Salah satu aktivitas yang merefleksikan pelibatan OPDis sebagai perumus ide adalah proses penyusunan Kurikulum Pelatihan Penanggulangan Bencana Inklusif untuk Penyandang Disabilitas dan Fasilitator Penanggulangan Bencana Inklusif, yang disusun oleh ASB dan Pusdiklat BNPB. Di dalamnya, terdapat struktur dan indikator kurikulum yang disusun melalui proses kolaborasi bersama para OPDis di Provinsi Lampung dan Jawa Tengah.
OPDis sebagai Pelaksana Program
Pemetaan kebutuhan yang spesifik juga relevan jika disusun oleh OPDis. Pengetahuan terhadap kebutuhan itu perlu diaktualisasikan dalam pelaksanaan program/pelatihan. OPDis memiliki kapasitas untuk menyelenggarakan program. Pelaksanaan program yang dilakukan oleh OPDis merefleksikan bahwa organisasi ini telah menjadi aktor kemanusiaan untuk mendorong perubahan sosial yang positif. Pelibatan aktif OPDis sebagai pelaksana juga akan secara langsung menguatkan kapasitas kepemimpinan dan kontribusi penyandang disabilitas dan kelompok berisiko lainnya dalam kesiapsiagaan bencana dan respons kemanusiaan.
Sebagai pelaksana program, OPDis dapat mengimplementasikannya ke dalam berbagai bentuk, seperti pemberdayaan masyarakat, penyediaan akses, advokasi, peningkatan kesadaran dan pendidikan, serta memperluas jejaring dan dukungan bagi para penyandang disabilitas. Peran aktif ini berkontribusi signifikan bagi upaya mewujudkan masyarakat yang lebih adil dan inklusif.
OPDis sebagai Fasilitator
Kata “fasilitator” erat kaitannya dengan proses mendampingi. Peran aktif OPDis sebagai fasilitator ini diimplementasikan pada proses memastikan aksesibilitas dan kesetaraan dalam berbagai konteks. OPDis dapat mengadvokasi berbagai hal saat berperan sebagai fasilitator, termasuk dalam penyediaan akses lingkungan yang ramah disabilitas, komunikasi dan informasi yang inklusif, serta akses ke layanan sosial. Fasilitator menjadi peran yang paling dekat dengan target, karena proses komunikasinya dijalankan secara langsung.

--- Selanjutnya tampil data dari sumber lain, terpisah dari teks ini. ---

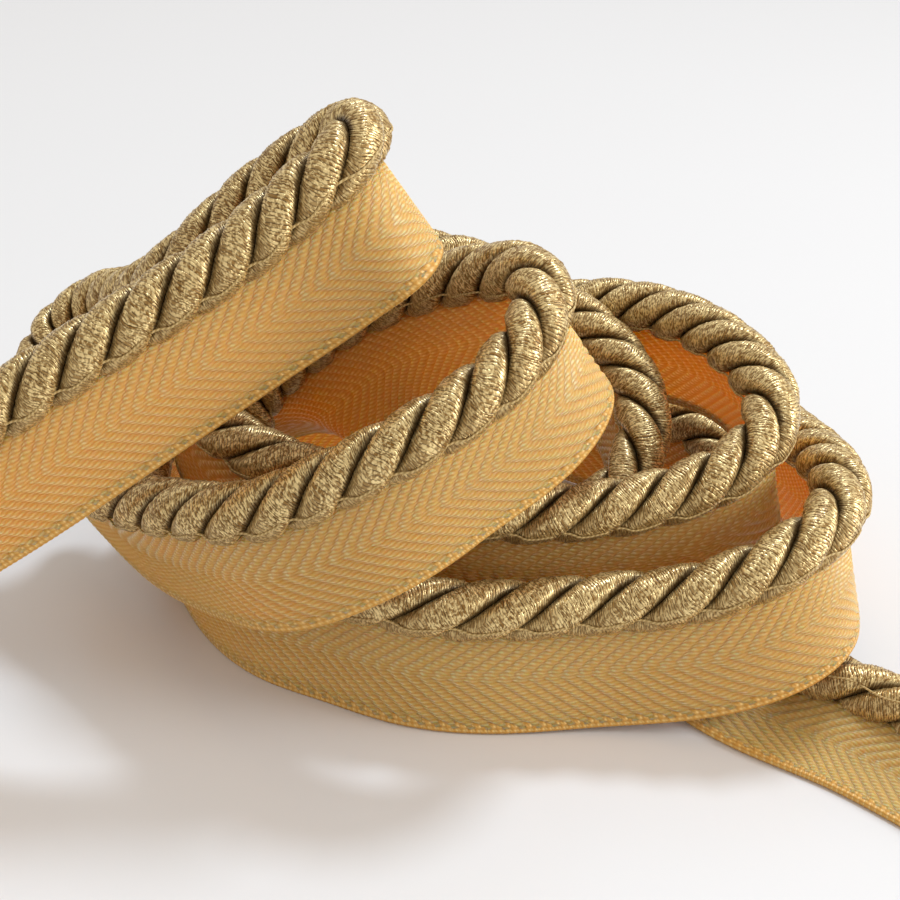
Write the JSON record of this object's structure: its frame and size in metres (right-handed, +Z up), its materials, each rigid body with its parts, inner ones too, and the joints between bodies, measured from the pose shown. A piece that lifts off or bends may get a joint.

Kurikulum pada program PASTI turut melibatkan OPDis menjadi fasilitator pada tiga bidang, yakni fasilitator pengurangan risiko bencana inklusif, fasilitator kesiapsiagaan inklusif, dan fasilitator respons kemanusiaan inklusif. Tugasnya untuk mendiseminasikan hasil kurikulum, termasuk memberikan panduan tentang kesiapsiagaan darurat kepada para penyandang disabilitas dan masyarakat luas di tingkat daerah.
Pelibatan OPDis pada peran-peran di atas merupakan upaya untuk mempercepat tercapainya inklusi sosial, terutama dengan memperbanyak pelibatan aktor kemanusiaan untuk merespons kondisi sosial yang ada. Pembangunan kapasitas kelompok paling berisiko juga perlu diperkuat agar tidak ada lagi yang tersisihkan.